La sintaxis dominante
En Argentina, muchos de nosotros pasamos la década de los noventa —los años del menemismo, del neoliberalismo duro— reclamando, protestando, expresando nuestra crítica al discurso antipolítico entonces en boga; llamando a la repolitización de lo social, e incluso a una cierta repolitización de la literatura, que para mí, por supuesto, nunca pasa por los contenidos, por el tema, por la trama, sino por una (o varias) determinada forma de poner en cuestión la sintaxis dominante. Pero ahora, en cambio, estamos agotados, saturados del exceso de politización retórica oficial, del discurso grandilocuente del populismo de izquierda. Lo mejor que hizo el gobierno es elegir sus enemigos: los grandes grupos mediáticos, la Iglesia, el poder económico concentrado. ¿Alcanza con eso? Si en cada acción trivial de gobierno, en cada pequeñez insignificante, el gobierno plantea que se juega una batalla por lo nacional y popular, por la soberanía económica, es posible que la situación comience a hartar. No parece haber hoy otro tema de discusión que la política. Pero no lo político entendido como la aparición de acontecimientos transformadores, la institución de experiencias colectivas inéditas, sino como ampulosa retórica de estado, o también, como su contracara necesaria: el discurso neogolpista de las corporaciones mediáticas y sus empleados free lance (también llamados diputados, senadores, partidos de oposición, jueces).

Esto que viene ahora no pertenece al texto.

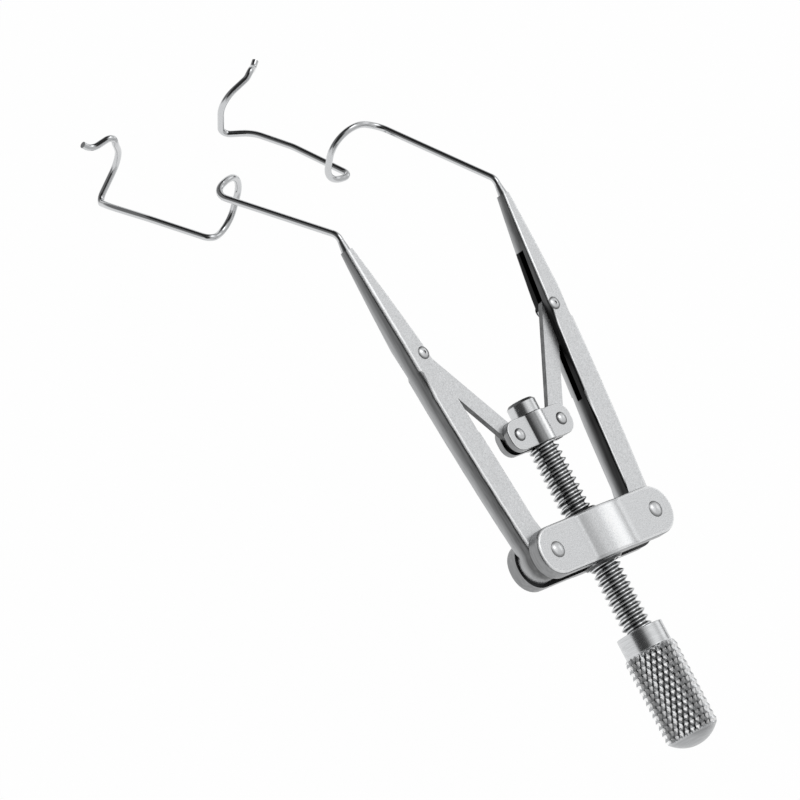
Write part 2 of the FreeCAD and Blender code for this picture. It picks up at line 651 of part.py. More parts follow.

En medio de la asfixia galopante, curiosamente, la literatura argentina sigue teniendo lugar. ¿Cómo y por qué ocurre eso? No lo sé. Como tampoco sé por qué ocurre otro fenómeno cultural cuanto menos exótico: cada gran diario nacional —cuatro en total— publica un suplemento literario grande, de decenas de páginas, con notas, reseñas, entrevistas, comentarios de libros. En un mercado editorial microscópico como el argentino, semejante derroche de celulosa parece antieconómico, y efectivamente lo es. Pero es muy bienvenido (la literatura tiene que ver con el derroche, no con la inversión). Debería aclararse, sin embargo, que esos suplementos culturales muchas veces parecen intercambiables. ¿Qué es lo que diferencia uno del otro? Tampoco lo sabemos. No se logra percibir qué línea literaria defienden, qué posición discuten, qué estéticas los conmueven. Y cuando —muy pocas veces— algo así ocurre, es de manera lateral, en la firma de tal o cual colaborador, en el gesto audaz de un editor al elegir tal o cual libro del año. Quizás, más allá de sus evidentes diferencias, lo que tengan en común el populismo de izquierda, las operaciones neogolpistas de los holdings mediáticos y la homogeneidad de los suplementos culturales resida en colocar al mercado como el horizonte de nuestra época. Hay allí una discusión para dar.